# speichern und auslesen von daten aus einer datenbank



## gast2005 (13. Jan 2005)

hallo zusammen,

ich muss für die schule eine fahrzeugverwaltung machen - mit dem jbuilder in java. dabei soll ich fahrzeuge über ein eingabeformular erstellen (die sollten dann in die datenbank) und dann auch wieder auslesen können- auch über ein formular.

wie mache ich das mit den buttons (code), damit die eingegebenen daten aus meinen textfeldern in die datenbank bzw. die tabelle geschrieben wird?
und wie muss ich den anderen button programmieren, damit ich die daten wieder auslesen kann?

es gibt aber noch ein problem:
ich soll auch die gefahrenen kilometer und die getankte spritmenge erfassen. wie soll ich das machen?

ich wäre euch für ne schnelle hilfe echt super dankbar, da ich das schon nächste woche brauche.

Gruß Fabian


----------



## foobar (13. Jan 2005)

Was genau ist denn das Problem?
Poste doch mal etwas Code.


----------



## gast2005 (13. Jan 2005)

also das problem ist, dass ich wie gesagt eine fahrzeugverwaltung mit PKWs und LKWs machen muss.

ich muss das mit dem JBuilder machen. ich hab also im designer mein layout gemacht und darin sind mehrere textfelder enthalten (fahrzeugnummer, hersteller, neupreis, usw.) 

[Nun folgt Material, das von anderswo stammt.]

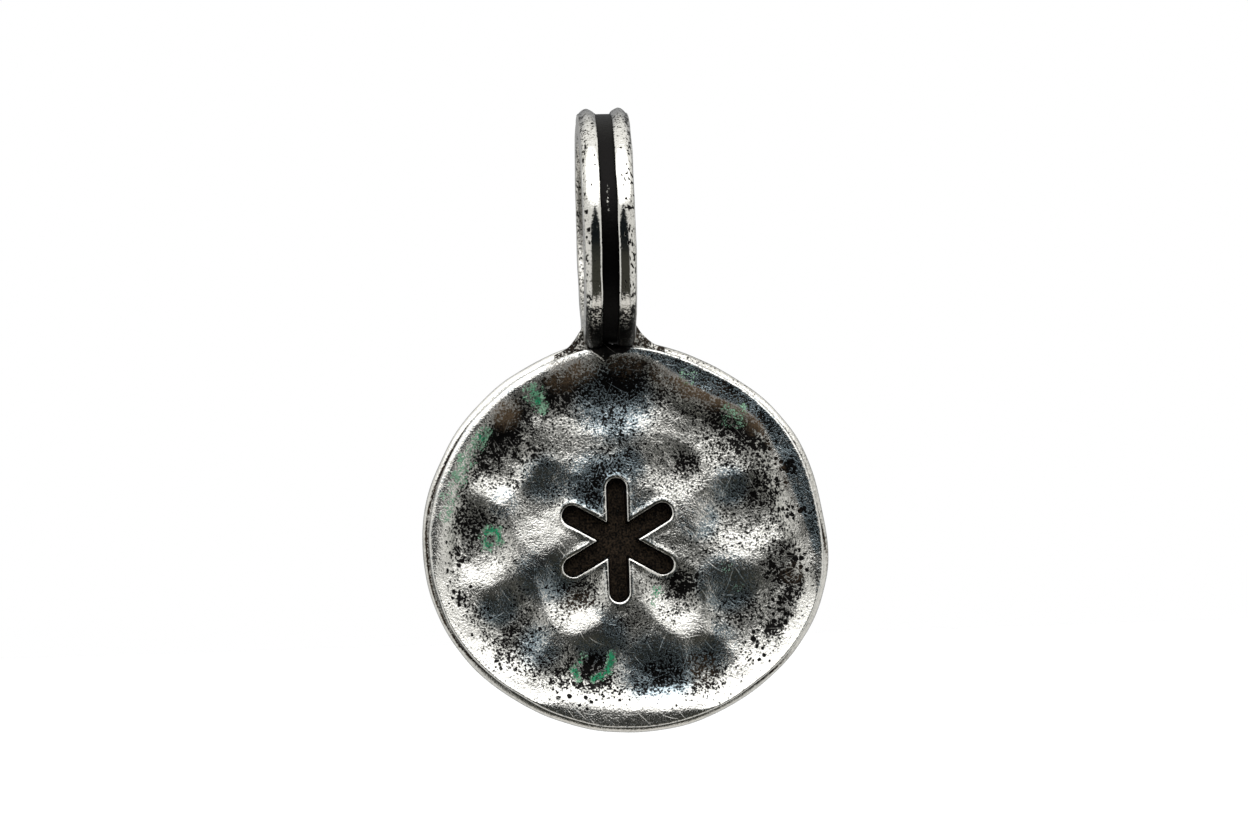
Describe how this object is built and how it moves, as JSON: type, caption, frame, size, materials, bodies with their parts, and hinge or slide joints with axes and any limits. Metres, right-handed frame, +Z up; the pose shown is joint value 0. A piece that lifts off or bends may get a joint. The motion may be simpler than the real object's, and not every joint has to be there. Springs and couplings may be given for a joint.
{
  "type": "disc pendant charm",
  "caption": "Hammered, darkened silver disc pendant with a star pierced through its face and a grooved ring bail soldered on top.",
  "frame": {"origin": "centre of the bail's bore, which hangs on a chain", "axes": "+X along the bail's bore, -Y out of the hammered face, +Z up as the pendant hangs"},
  "size_m": [0.0201, 0.012, 0.031],
  "materials": {
    "hammered_silver": "hammered sterling silver, darkened by oxide in the hollows and rubbed bright on the ridges",
    "plain_silver": "plain rolled sterling silver, darkened",
    "polished_silver": "polished sterling silver with small casting pits",
    "black_oxide": "sterling silver blackened all over its outside",
    "dark_solder": "rough silver solder, darkened and slightly brown"
  },
  "bodies": {
    "root": {"face_plate": "hammered_silver", "plate_solder": "dark_solder", "back_plate": "plain_silver", "bail_band": "black_oxide", "bail_rail_left": "polished_silver", "bail_rail_right": "polished_silver", "solder_fillet_left": "dark_solder", "solder_fillet_right": "dark_solder", "solder_bead_front": "dark_solder"}
  },
  "joints": []
}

jetzt muss ich eien button machen, der mir diese daten in eine datenbank (Access) schreibt.
und dann brauche ich noch nen button, der mir das ganze wieder ausgeben kann, wenn ich die fahrzeugnummer eingebe.

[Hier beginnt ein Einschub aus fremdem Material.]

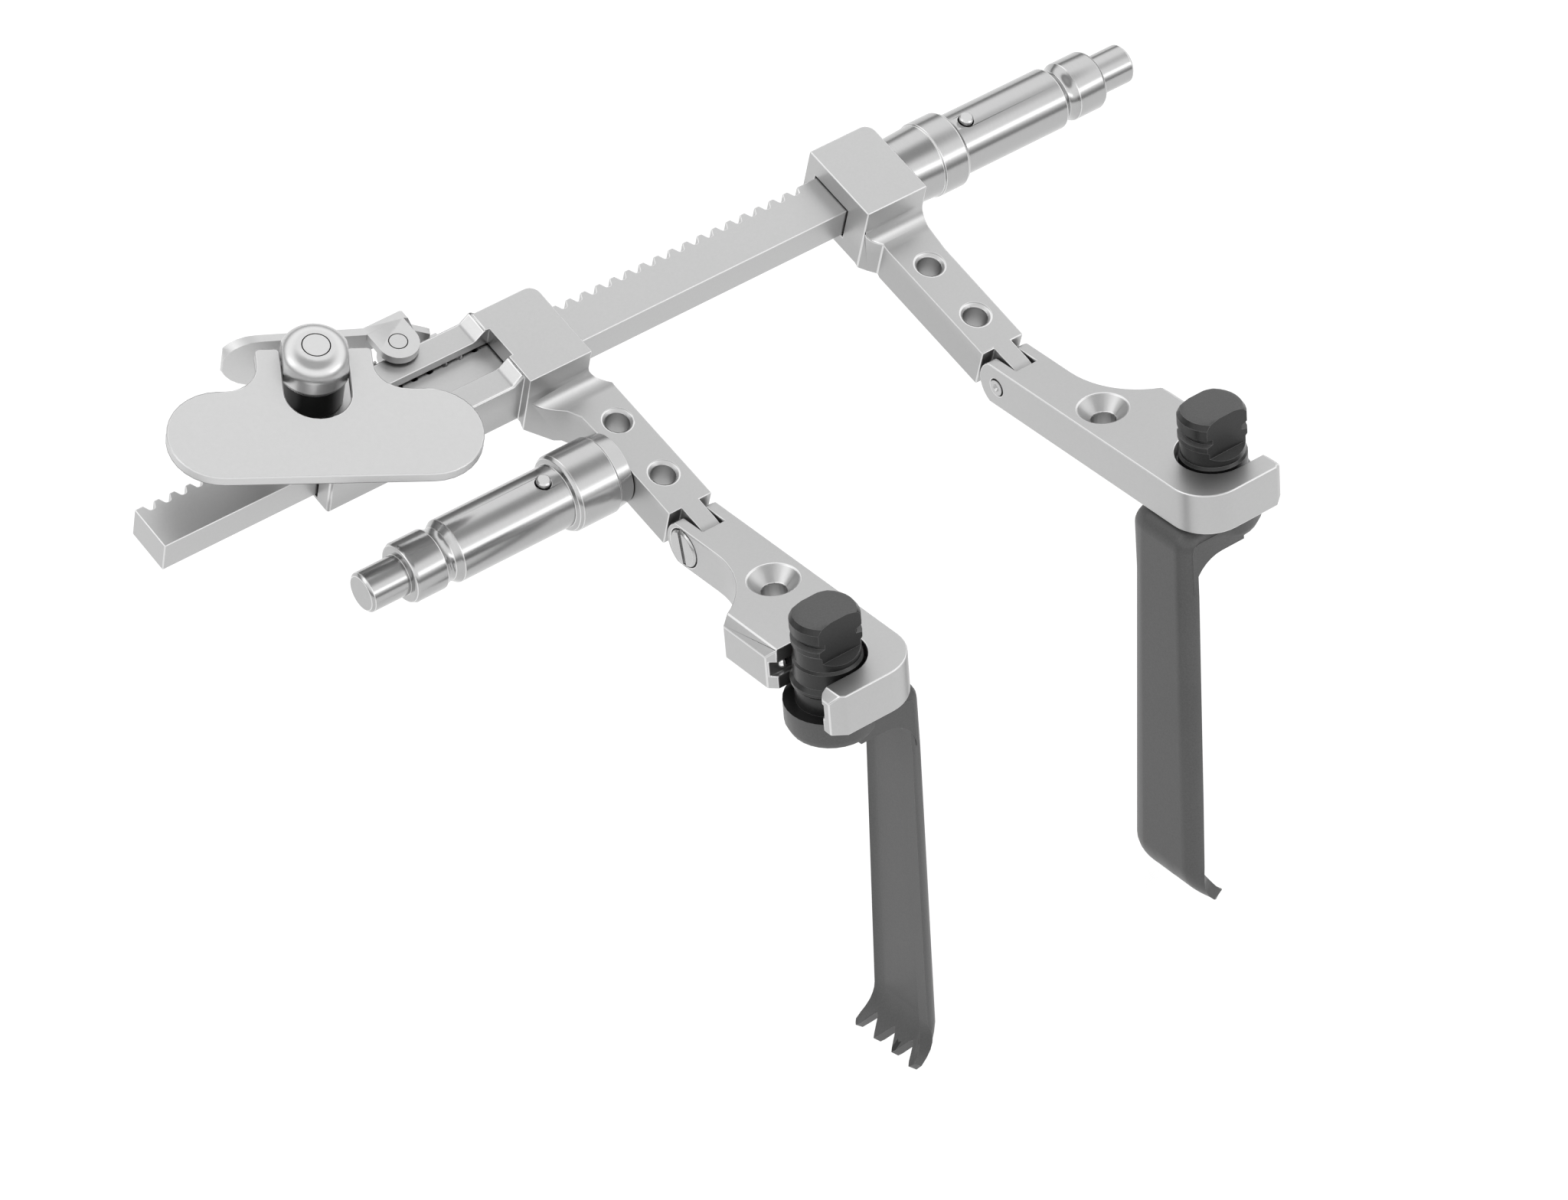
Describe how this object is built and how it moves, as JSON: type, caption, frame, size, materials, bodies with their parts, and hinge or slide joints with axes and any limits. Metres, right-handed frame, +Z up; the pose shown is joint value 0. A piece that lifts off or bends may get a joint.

kann grad leider keinen code posten, da ich noch in der schule bin und das programm nicht auf dem pc ist, auf dem ich gerade schreibe.


----------



## foobar (13. Jan 2005)

Benutz doch mal die Suche oder Google.
http://www.javaworld.com/javaworld/javaqa/2000-09/03-qa-0922-access.html
http://www.galileocomputing.de/openbook/javainsel4/javainsel_20_000.htm


----------



## Guest (13. Jan 2005)

Vielleicht solltest Du Dir etwas mehr Gedanken zu dem Thema machen! Wenn Du eine Projektarbeit abliefern sollst, dann denke nicht, dass Dein Prof. blind ist ...
nur so als Ratschlag;-)


----------



## DP (14. Jan 2005)

und vor allem auch mal die boardsuche nutzen. ist ja erbärmlich. manche kapieren's nie


----------



## abollm (14. Jan 2005)

Anonymous hat gesagt.:
			
		

> Vielleicht solltest Du Dir etwas mehr Gedanken zu dem Thema machen! Wenn Du eine Projektarbeit abliefern sollst, dann denke nicht, dass Dein Prof. blind ist ...
> nur so als Ratschlag;-)


Hallo Gast,

was das jetzt der berühmte Wink mit dem Zaunpfahl?


----------



## gast2005 (14. Jan 2005)

also beim dem, was ich machen muss, handlt es sich lediglich um eine art hausaufgabe, die dann benotet wird, weil bei uns im unterricht (kl 12) viele meinen, sie müssten nur solitär und so was spielen.
unser lehrer war dann irgendwie ziemlich sauer und hat uns verschiedene themen zur bearbeitung gegeben - ohne material von ihm aus. wir sollen versuchen das ganze selber über foren wie hier und so zu lösen.

zur frage:
ich hab inzwischen das gefunden was ich gesucht habe - trotzdem danke für die bemühungen


----------



## T_Da_Man (18. Jan 2005)

Du musst einen ActionListener implementieren, diesem dem Button hinzufügen und mit der Mehode actionPerformed(ActionEvent e) erreichst du, dass dein Programm genau an diese Stelle springt, und das ausführt, was du nach der Methode in die geschweiften Klammern setzt....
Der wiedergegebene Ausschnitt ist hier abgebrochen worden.